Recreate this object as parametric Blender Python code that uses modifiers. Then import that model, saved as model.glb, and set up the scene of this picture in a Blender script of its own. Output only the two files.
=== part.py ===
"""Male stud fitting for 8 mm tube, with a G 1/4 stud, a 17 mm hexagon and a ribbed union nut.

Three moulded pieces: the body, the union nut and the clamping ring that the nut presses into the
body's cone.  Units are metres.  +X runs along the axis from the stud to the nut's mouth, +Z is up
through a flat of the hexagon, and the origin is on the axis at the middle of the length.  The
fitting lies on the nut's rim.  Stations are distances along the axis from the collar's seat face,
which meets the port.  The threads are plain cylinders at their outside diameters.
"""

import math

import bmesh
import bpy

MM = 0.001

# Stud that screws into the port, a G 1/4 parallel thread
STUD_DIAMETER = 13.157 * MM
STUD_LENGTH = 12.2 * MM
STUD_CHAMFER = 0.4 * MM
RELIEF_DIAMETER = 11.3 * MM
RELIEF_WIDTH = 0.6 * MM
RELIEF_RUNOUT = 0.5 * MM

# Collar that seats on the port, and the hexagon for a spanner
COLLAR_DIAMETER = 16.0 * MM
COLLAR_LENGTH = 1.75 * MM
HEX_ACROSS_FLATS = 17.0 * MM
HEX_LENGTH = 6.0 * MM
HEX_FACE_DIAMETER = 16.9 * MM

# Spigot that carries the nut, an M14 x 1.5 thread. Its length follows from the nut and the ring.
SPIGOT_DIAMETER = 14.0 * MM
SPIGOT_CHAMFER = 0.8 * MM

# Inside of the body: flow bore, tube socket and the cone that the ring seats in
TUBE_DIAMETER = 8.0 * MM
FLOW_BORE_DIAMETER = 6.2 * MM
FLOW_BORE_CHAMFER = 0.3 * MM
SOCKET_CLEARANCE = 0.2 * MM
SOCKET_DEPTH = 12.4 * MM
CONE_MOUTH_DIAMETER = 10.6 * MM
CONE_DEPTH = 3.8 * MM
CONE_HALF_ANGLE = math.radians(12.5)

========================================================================

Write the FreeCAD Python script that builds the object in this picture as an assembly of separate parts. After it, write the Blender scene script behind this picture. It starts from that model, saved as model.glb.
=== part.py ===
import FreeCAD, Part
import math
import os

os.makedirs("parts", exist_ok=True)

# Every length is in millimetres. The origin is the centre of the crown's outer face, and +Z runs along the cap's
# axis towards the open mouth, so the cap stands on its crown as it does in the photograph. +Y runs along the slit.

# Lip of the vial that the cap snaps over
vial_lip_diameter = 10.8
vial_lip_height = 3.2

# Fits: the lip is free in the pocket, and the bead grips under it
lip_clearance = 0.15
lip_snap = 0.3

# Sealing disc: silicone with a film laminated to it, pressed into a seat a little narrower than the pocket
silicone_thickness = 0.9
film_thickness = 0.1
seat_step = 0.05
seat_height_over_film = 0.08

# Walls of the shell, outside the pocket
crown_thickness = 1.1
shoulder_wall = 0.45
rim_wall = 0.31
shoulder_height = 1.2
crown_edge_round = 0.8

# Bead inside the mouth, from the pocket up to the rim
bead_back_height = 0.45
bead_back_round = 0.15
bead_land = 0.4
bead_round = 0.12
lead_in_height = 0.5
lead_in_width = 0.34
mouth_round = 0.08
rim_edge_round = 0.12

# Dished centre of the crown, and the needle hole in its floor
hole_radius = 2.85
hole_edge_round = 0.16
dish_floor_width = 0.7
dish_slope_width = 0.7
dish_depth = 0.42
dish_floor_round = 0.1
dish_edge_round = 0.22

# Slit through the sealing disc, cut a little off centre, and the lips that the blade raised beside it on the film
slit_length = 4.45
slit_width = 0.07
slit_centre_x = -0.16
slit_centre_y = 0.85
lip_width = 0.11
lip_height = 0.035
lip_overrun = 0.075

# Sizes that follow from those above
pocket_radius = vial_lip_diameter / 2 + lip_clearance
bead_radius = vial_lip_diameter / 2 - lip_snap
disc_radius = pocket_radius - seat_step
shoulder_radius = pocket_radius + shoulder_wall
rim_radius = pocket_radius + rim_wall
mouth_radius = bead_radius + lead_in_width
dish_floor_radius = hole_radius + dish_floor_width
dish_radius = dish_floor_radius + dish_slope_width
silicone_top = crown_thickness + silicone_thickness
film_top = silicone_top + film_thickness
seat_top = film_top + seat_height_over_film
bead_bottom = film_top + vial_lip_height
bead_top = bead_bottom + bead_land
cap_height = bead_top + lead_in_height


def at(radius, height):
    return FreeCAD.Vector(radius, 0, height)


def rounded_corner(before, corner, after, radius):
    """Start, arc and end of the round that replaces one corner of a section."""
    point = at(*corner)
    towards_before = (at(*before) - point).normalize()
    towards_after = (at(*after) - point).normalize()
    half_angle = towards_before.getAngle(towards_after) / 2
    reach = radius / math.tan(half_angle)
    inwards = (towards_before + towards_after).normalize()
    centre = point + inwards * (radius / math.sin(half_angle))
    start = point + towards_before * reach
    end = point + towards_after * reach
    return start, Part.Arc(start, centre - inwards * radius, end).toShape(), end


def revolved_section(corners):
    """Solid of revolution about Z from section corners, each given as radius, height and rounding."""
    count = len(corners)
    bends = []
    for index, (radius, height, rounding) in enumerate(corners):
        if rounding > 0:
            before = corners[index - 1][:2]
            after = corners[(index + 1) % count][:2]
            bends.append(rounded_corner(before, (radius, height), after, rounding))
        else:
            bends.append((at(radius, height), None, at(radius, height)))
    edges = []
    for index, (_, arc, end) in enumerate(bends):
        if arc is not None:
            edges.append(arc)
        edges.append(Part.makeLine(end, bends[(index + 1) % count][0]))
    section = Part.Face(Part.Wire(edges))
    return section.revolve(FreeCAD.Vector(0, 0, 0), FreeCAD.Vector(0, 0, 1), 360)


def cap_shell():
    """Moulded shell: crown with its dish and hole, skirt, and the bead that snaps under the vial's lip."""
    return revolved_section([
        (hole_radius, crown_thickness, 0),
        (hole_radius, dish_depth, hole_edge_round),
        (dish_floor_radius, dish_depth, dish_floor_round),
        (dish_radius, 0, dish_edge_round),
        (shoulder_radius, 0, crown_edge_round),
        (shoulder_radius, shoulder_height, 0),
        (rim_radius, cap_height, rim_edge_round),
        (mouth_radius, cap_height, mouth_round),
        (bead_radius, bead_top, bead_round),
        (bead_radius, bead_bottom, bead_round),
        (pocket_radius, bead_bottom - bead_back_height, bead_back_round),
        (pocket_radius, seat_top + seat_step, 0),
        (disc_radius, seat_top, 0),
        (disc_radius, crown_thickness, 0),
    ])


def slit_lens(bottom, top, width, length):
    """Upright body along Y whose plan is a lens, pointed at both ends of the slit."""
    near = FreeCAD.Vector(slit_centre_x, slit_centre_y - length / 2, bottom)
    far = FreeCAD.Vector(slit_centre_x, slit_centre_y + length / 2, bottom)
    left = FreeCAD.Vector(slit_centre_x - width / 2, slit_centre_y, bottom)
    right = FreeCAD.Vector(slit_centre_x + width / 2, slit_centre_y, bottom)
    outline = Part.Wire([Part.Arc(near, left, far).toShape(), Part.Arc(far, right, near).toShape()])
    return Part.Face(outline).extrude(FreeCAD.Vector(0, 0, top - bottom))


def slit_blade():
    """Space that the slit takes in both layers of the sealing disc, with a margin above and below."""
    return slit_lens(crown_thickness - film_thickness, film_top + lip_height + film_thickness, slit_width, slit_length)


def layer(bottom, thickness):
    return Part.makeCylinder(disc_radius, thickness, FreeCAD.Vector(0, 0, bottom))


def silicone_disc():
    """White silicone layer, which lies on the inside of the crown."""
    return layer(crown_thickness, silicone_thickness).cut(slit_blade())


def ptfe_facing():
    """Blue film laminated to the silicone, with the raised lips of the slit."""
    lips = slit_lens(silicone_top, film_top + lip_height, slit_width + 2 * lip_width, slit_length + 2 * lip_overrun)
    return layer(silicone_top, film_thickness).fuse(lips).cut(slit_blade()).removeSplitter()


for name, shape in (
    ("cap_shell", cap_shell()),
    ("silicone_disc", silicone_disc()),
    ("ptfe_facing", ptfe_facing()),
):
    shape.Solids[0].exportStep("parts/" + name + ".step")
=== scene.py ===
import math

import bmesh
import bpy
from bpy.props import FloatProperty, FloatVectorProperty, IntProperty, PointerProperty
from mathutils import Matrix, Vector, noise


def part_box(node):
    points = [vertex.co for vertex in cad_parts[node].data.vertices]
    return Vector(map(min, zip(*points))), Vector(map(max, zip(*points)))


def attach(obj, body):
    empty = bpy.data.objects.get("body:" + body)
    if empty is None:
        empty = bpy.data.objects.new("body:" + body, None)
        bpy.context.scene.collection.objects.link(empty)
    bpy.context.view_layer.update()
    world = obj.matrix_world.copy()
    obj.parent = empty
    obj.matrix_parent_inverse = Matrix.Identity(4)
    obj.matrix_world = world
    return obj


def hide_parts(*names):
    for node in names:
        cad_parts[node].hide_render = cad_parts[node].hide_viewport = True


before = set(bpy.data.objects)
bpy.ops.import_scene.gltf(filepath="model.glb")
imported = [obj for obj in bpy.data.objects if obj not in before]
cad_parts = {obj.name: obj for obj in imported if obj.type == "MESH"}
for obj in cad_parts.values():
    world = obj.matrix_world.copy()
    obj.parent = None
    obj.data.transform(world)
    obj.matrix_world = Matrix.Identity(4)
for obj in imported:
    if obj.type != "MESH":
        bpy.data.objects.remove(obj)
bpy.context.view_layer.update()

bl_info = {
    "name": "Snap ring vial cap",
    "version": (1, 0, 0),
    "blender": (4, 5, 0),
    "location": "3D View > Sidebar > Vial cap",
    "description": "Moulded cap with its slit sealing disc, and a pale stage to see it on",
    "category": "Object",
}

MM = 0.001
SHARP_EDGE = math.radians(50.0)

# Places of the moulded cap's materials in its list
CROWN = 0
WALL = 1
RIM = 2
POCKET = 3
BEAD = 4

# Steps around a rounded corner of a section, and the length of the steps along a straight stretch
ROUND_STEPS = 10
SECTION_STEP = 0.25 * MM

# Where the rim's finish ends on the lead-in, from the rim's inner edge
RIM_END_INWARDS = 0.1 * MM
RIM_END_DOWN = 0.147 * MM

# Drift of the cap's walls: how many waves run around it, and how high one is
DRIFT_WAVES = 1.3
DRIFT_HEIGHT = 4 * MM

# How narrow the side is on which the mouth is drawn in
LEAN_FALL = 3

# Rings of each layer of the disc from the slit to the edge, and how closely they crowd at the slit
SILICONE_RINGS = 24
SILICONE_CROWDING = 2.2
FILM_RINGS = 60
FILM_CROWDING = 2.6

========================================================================

Instructions to follow — Give back, word for word, each line from the one containing "for name, shape" down to the one containing "imported = [obj", including those two lines.

Correct answer —
for name, shape in (
    ("cap_shell", cap_shell()),
    ("silicone_disc", silicone_disc()),
    ("ptfe_facing", ptfe_facing()),
):
    shape.Solids[0].exportStep("parts/" + name + ".step")
=== scene.py ===
import math

import bmesh
import bpy
from bpy.props import FloatProperty, FloatVectorProperty, IntProperty, PointerProperty
from mathutils import Matrix, Vector, noise


def part_box(node):
    points = [vertex.co for vertex in cad_parts[node].data.vertices]
    return Vector(map(min, zip(*points))), Vector(map(max, zip(*points)))


def attach(obj, body):
    empty = bpy.data.objects.get("body:" + body)
    if empty is None:
        empty = bpy.data.objects.new("body:" + body, None)
        bpy.context.scene.collection.objects.link(empty)
    bpy.context.view_layer.update()
    world = obj.matrix_world.copy()
    obj.parent = empty
    obj.matrix_parent_inverse = Matrix.Identity(4)
    obj.matrix_world = world
    return obj


def hide_parts(*names):
    for node in names:
        cad_parts[node].hide_render = cad_parts[node].hide_viewport = True


before = set(bpy.data.objects)
bpy.ops.import_scene.gltf(filepath="model.glb")
imported = [obj for obj in bpy.data.objects if obj not in before]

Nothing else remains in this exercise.